The Cardinals added a run in the 8th against George Kontos, who I still thought was playing for the Giants. With one out, Molina doubled and advanced to third on a groundout by Fowler. Bader hit a weak roller to second base, but looked like he was going to beat it out when Kipnis botched the ball anyway. 4-0 Cards.
The Cardinals put Austin Gomber in for the 9th with a comfortable lead, but after two straight singles - and to be fair one was a bloop hit and the other wasn’t hit particularly hard - Matheny didn’t want to take any chances and brought in Bud Norris. Norris fell behind on Gomes 3-1 and things looked kind of dicey, but he came back and struck him out. Naquin hit a line drive to Garcia and it caught baserunner Rajai Davis off guard, because Garcia kept his momentum going and ran to touch second base before Davis did and got a double play to end the game.
Notes
- Gant line: 7 IP, 4 Ks, 5 BBs, H - For what it’s worth his FIP on the game was 4.11. He previously had a LOB% of 44.3% and after leaving everybody on base, it’s now up to a still really unlucky 53.2%. He deserved this game.
- The Cardinals had a length rain delay and the game didn’t even begin until 8:35 pm.
- Carpenter is on fire. His 3-4 night with a double brought his wRC+ to 124, which his higher than last year. His BABIP is now .295, and remember when everyone thought his BABIP was bad because of the shift? I suppose teams have stopped shifting him right?

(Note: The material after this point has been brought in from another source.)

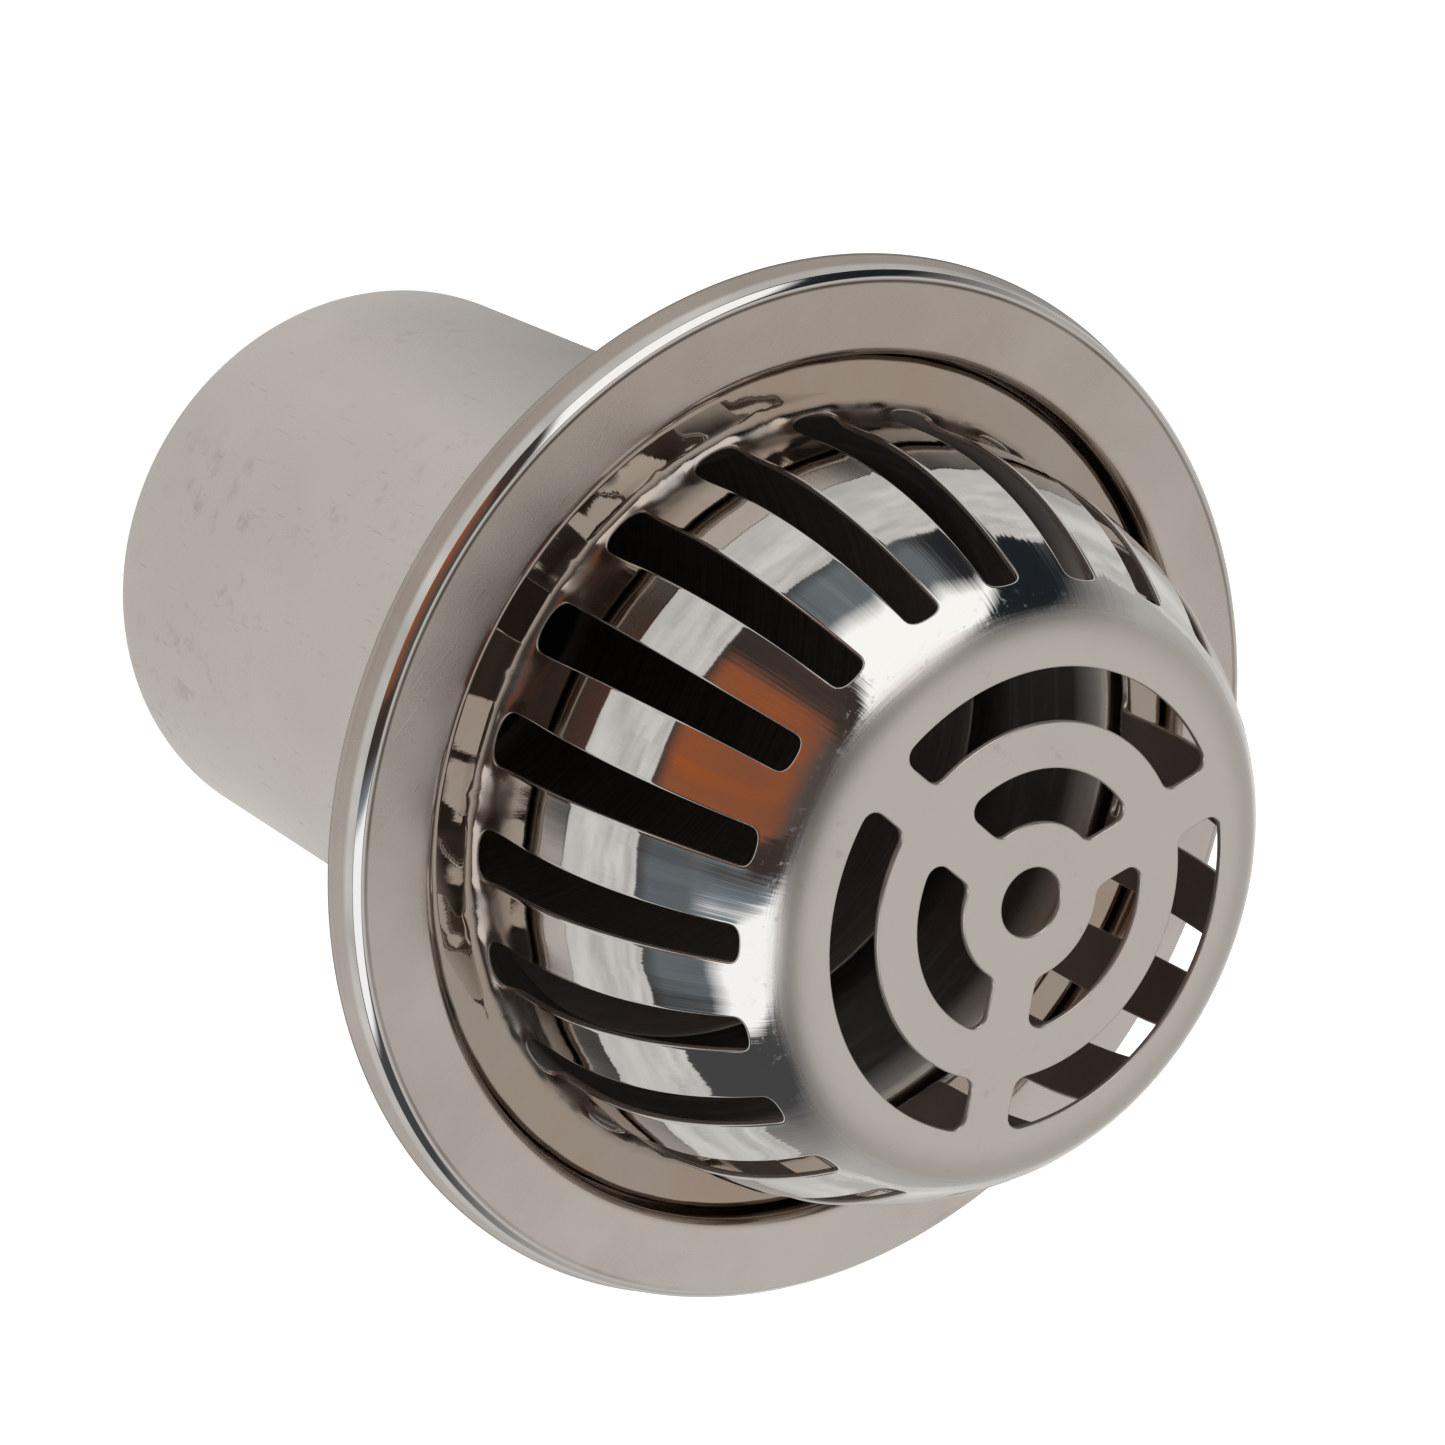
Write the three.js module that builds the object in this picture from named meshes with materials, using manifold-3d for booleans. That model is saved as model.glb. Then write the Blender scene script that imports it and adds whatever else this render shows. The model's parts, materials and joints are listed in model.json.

- Kolten Wong also deserves a shoutout. He went 1-3 with a BB, which raises his wRC+ to 69 on the year and if you think I shouted him out specifically for that, well
- This was a very well played baseball game for the Cardinals. 11 hits, 2 BBs, zero errors, and the doubles are back because three of them were hit tonight.
Tomorrow is going to be a really tough game. Carlos Martinez is going to need to pitch like an ace tomorrow because the Cards are facing literally one of the best pitchers in the game today in Corey Kluber.